Quedan cinco a meta y quedan cinco aplicados corredores conmigo. Llega el definitivo paso por Oza. La animación kilombera golpea nuestra cabeza. Ya no se regalan sonrisas, ya no se hace el gesto del pulgar hacia arriba, no se saluda, no se ríe, no se canta. Muro a la derecha, muro a la izquierda, muro de frente. Se escuchan los pies de los corredores cayendo torpemente sobre la carretera. El pescado sigue ahí, pero el olor a podrido ha desaparecido. Unos se paran, otros caminan. Se hace el último giro en la rotonda donde se terminan los 1300 metros. La carrera se convierte una contrarreloj donde cada uno agoniza en solitario. Es el silencio absoluto, la soledad del maratoniano, el momento en el que buscas en tu interior un motivo para no pararte. En nada ayuda ver cadáveres humanos deambulando como si fuesen Andresín.
Y en esto, la recta se acaba, se pasa por el arco que anuncia el fin del infierno que en esta tercera vuelta es el comienzo de los cielos. Había prometido acabar siendo una liebre afónica.
— Detrás de esa curva, hay una sorpresa. ¿Cerveza? Nooo ¿Pulpo? Nooo… Lo que hay es… ¡el 40!
Quedan dos kilómetros (y 195 metros), esos que los optimistas decimos que no se corren, se disfrutan. Nos sobra un minuto para el objetivo. Ralentizo el paso, dejo irse a los fieles que me llevan aguantando más de tres horas. Miro hacia atrás para ver a quien le puedo dar el último impulso moral para conseguir el objetivo. Rescato a cuatro y, a la hora fijada, me preparo para entrar en meta.

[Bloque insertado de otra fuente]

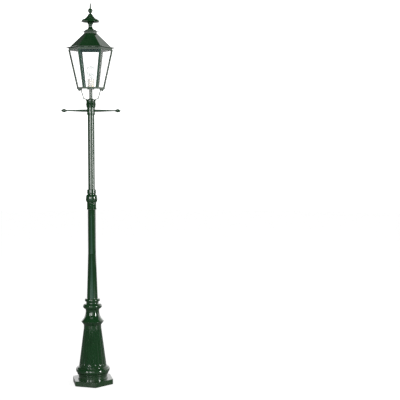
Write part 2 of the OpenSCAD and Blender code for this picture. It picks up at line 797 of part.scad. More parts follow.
// One strip along the right edge of a side, from depth d to depth d + t, in the side's own axes.
module strip(d, t, w, inset) translate([0, 0, -d - t]) linear_extrude(height = t) polygon([
    [low_side / 2 - inset - tan(lean_in) * t, -t], [top_side / 2 - inset + tan(lean_in) * t, slope_l + t],
    [top_side / 2 - inset - w + tan(lean_in) * t, slope_l + t], [low_side / 2 - inset - w - tan(lean_in) * t, -t]]);

module angle_strip(k, d, t, w, inset) {
    on_side(k) strip(d, t, w, inset);
    on_side(k + 1) mirror([1, 0, 0]) strip(d, t, w, inset);
}

module corner_bars() color("darkslategray") intersection() {
    for (k = [0:hex - 1]) angle_strip(k, 0, leg_t, leg_w, 0);
    hex_z(z_body, z_frame, 2 * top_r);
}

// A sheet of glass lies behind the corner bars, with play all round.
module pane(k) color("lightcyan", 0.3) {
    d = leg_t + pane_gap;
    inset = (d + glass_t) / sqrt(3) + glass_play;
    on_side(k - 1) translate([0, 0, -d - glass_t]) linear_extrude(height = glass_t) polygon([
        [-low_side / 2 + inset, glass_play], [low_side / 2 - inset, glass_play],
        [top_side / 2 - inset, slope_l - glass_play], [-top_side / 2 + inset, slope_l - glass_play]]);
}

module glazing_strips() {
    d = leg_t + pane_gap + glass_t + pane_gap;
    color("darkslategray") intersection() {
        for (k = [0:hex - 1]) angle_strip(k, d, strip_t, strip_w, d / sqrt(3));
        hex_z(z_body, z_frame, 2 * top_r);
    }
}

module top_frame() color("darkslategray") difference() {
    union() {
        hex_z(z_frame, z_frame + frame_foot_h, top_r);
        hex_z(z_frame, z_frame_top, top_r - frame_recess);
        hex_z(z_frame_top - frame_lip_h, z_frame_top, top_r);
    }
    hex_z(z_frame - 1, z_frame_top + 1, frame_in_r);
}

module latch_bracket() color("darkslategray") difference() {
    union() {
        translate([-bracket_half, frame_a, bracket_top - bracket_h])
            cube([2 * bracket_half, screw_y - frame_a, bracket_h]);
        translate([0, screw_y, 0]) rod_z(bracket_top - bracket_h, bracket_top, bracket_half - 1);
        translate([-bracket_half, frame_a, z_frame + 1])
            cube([2 * bracket_half, leaf_t, bracket_top - z_frame - 1]);
    }
    translate([0, screw_y, 0]) rod_z(z_frame, z_frame_top, screw_r + bracket_play);
    translate([-big / 2, -big + frame_a, z_band]) cube([big, big, body_h * 2]);
}

// Knuckles of one leaf: every second one, from the first or from the second.
module knuckles(first, r, trim) for (i = [first:2:knuckle_n - 1])
    translate([-hinge_half + i * knuckle_l + trim, pin_y, pin_z]) rotate([0, 90, 0])
        cylinder(h = knuckle_l - 2 * trim, r = r);

module pin_bore() translate([-hinge_half - 1, pin_y, pin_z]) rotate([0, 90, 0])
    cylinder(h = 2 * hinge_half + 2, r = hinge_pin_r + run);

module hinge_leaf_frame() color("darkslategray") difference() {
    union() {
        knuckles(0, knuckle_r, 0);
        difference() {
            translate([-hinge_half, -frame_a - leaf_t, pin_z - leaf_h])
                cube([2 * hinge_half, leaf_t, leaf_h]);
            knuckles(1, knuckle_r + gap, 0);
        }
    }
    pin_bore();
}

module hinge_leaf_roof() color("darkslategray") difference() {
    union() {
        knuckles(1, knuckle_r, gap);
        for (i = [1:2:knuckle_n - 1])
            translate([-hinge_half + i * knuckle_l + gap, pin_y - knuckle_r, pin_z])
                cube([knuckle_l - 2 * gap, leaf_t, z_eave - leaf_t / 2 - pin_z]);
        translate([-hinge_half, leaf_y, z_eave - leaf_t])
            cube([2 * hinge_half, -frame_a - gap - leaf_y, leaf_t]);
    }
    pin_bore();
}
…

Son ya muchas maratones. Es la séptima vez que termino la nuestra, la más bonita del mundo porque es en la que más amigos te rodean. Cruzar la línea, cumplir el objetivo, recibir el agradecimiento de los que te siguieron es un subidón que compensa todo el sacrificio. La llegada triunfal a María Pita queda siempre en el recuerdo, pero lo que realmente llena de orgullo es haber sobrevivido a seis rectas de Oza, el paraje donde mueren peces y gatos pero nacen los héroes.